Jos Buttler was appointed captain of the ODI side in Morgan's absence. Buttler said that Morgan remains "very much the captain" and his choice not to tour Bangladesh "won't divide the dressing room". Morgan returned to his role of ODI captain when England tour India in November. Ahead of the ODI series, the Bangladesh Army ran a security drill to evacuate players.

==Squads==

| Tests |  | ODIs |  |
|---|---|---|---|
| Bangladesh | England | Bangladesh | England |
| Mushfiqur Rahim (c, wk); Tamim Iqbal (vc); Mominul Haque; Mehidy Hasan; Nurul Hasan; Shakib Al Hasan; Shuvagata Hom; Mosaddek Hossain; Shafiul Islam; Taijul Islam; Imrul Kayes; Mahmudullah; Kamrul Islam Rabbi; Sabbir Rahman; Subashis Roy; Soumya Sarkar; | Alastair Cook (c); Joe Root (vc); Moeen Ali; James Anderson; Zafar Ansari; Jonny Bairstow (wk); Jake Ball; Gary Ballance; Gareth Batty; Stuart Broad; Jos Buttler (wk); Ben Duckett; Steven Finn; Haseeb Hameed; Adil Rashid; Ben Stokes; Chris Woakes; Mark Wood; | Mashrafe Mortaza (c); Taskin Ahmed; Shakib Al Hasan; Al-Amin Hossain; Mosaddek Hossain; Mosharraf Hossain; Nasir Hossain; Tamim Iqbal; Shafiul Islam; Taijul Islam; Imrul Kayes; Mahmudullah; Mushfiqur Rahim (wk); Sabbir Rahman; Soumya Sarkar; | Jos Buttler (c, wk); Ben Stokes (vc); Moeen Ali; Jonny Bairstow (wk); Jake Ball; Sam Billings (wk); Liam Dawson; Ben Duckett; Steven Finn; Liam Plunkett; Adil Rashid; Jason Roy; James Vince; David Willey; Chris Woakes; Mark Wood; |

James Anderson and Mark Wood withdrew from the England squads before the tour started due to injury.
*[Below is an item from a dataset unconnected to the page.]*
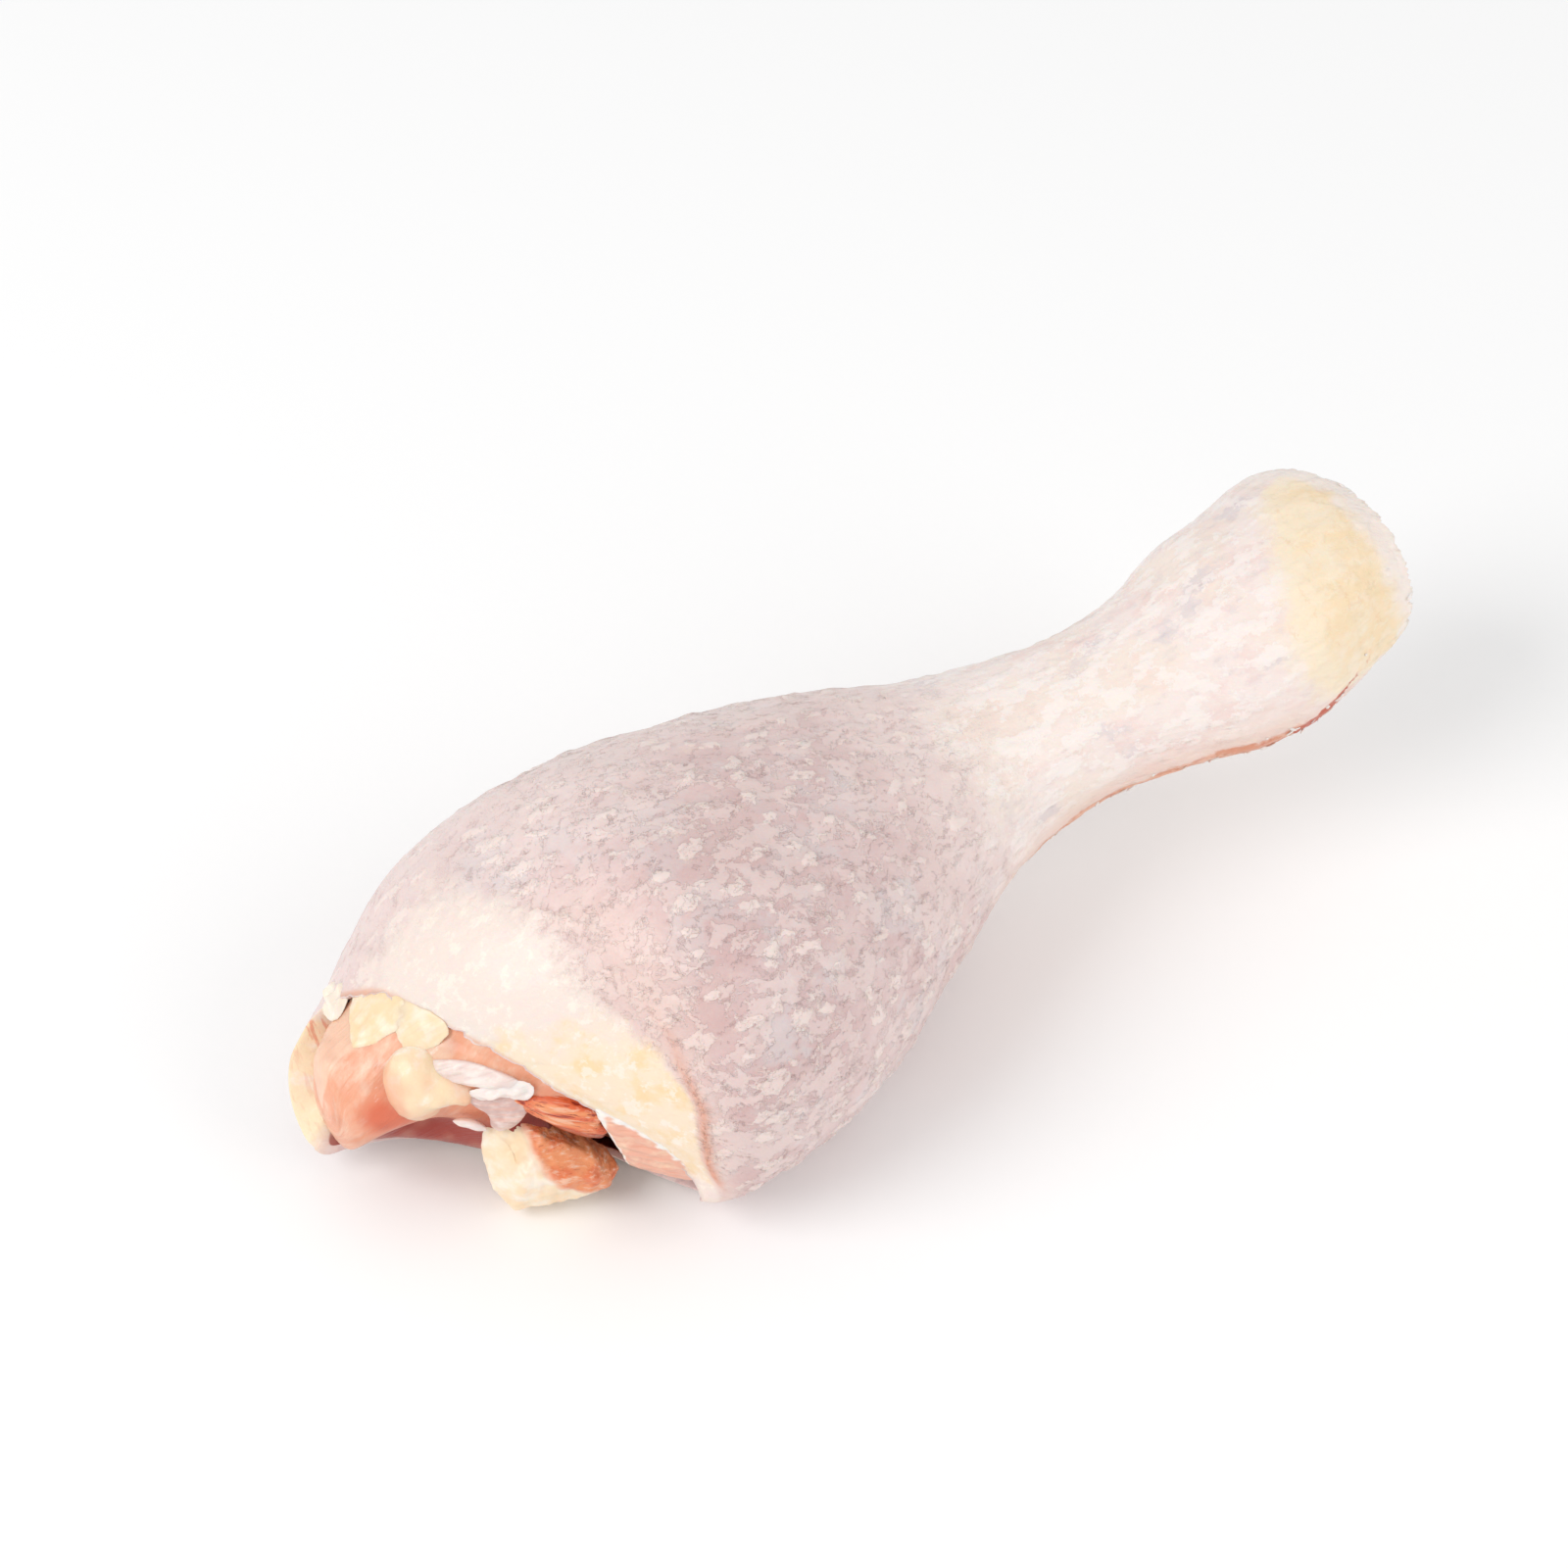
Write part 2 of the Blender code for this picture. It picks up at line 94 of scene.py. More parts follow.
# Where the belly is drawn in beside the cut: along, angle, reach along, reach round, depth.
TUCK = (-46.5, 232, 4.6, 19, 2.6)

# Where the skin stops at the knee: angle, place along.
SKIN_EDGE = np.array([
    (0, -73.2), (28, -71.4), (50, -67.4), (70, -65.4), (90, -63.2), (110, -61.6), (130, -59.4),
    (150, -55.9), (164, -53.0), (177, -48.9), (190, -45.0), (205, -41.4), (221, -39.2),
    (231, -40.6), (240, -53.0), (249, -67.5), (258, -72.6), (275, -73.6), (310, -73.8),
    (335, -73.6), (360, -73.2),
])
SKIN_HOCK_EDGE = 71.8
SKIN_THICK = 0.9
LIP_THICK = 5.0
LIP_ANGLE = 325
FLESH_UNDER_SKIN = 1.05
FLESH_BARE = 0.55

# Lines on the skin: angle, place along.
FOLD_LINE = np.array([
    (80, -45.5), (95, -44.2), (108, -43.1), (122, -42.9), (135, -42.7), (148, -42.1),
    (159, -41.6), (176, -40.8), (194, -40.2), (212, -39.4), (235, -38.5),
])
YELLOW_LINE = np.array([
    (0, 78.0), (46, 78.0), (54, 74.5), (59, 67.0), (65, 61.0), (80, 57.0), (103, 53.6),
    (131, 50.8), (150, 50.4), (167, 51.6), (185, 54.5), (196, 60.0), (206, 68.0), (222, 77.0),
    (360, 78.0),
])

# Where the white rim of the hock begins, and the torn red edge below it.
HOCK_RIM_LINE = np.array([
    (0, 66.0), (40, 62.0), (58, 62.4), (68, 65.0), (81, 67.0), (111, 67.8), (150, 68.6),
    (170, 69.6), (186, 70.5), (215, 70.5), (250, 67.5), (360, 66.0),
])
TORN_LINE = np.array([
    (0, 62.0), (180, 63.5), (188, 61.0), (194, 57.8), (206, 55.3), (216, 53.3), (230, 51.0),
    (360, 51.0),
])

# ------------------------------------------------------------------------ colours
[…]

Jake Ball was added to the Test squad and Steven Finn to the ODI squad to replace them. Taijul Islam was added to Bangladesh's squad for the third ODI as a replacement for Mosharraf Hossain. Subashis Roy and Mosaddek Hossain were added to Bangladesh's squad for the second Test. Hossain was a backup to Sabbir Rahman while Shafiul Islam was rested. However, a few days later the Bangladesh team announced that Sabbir Rahman would be fit for the second Test.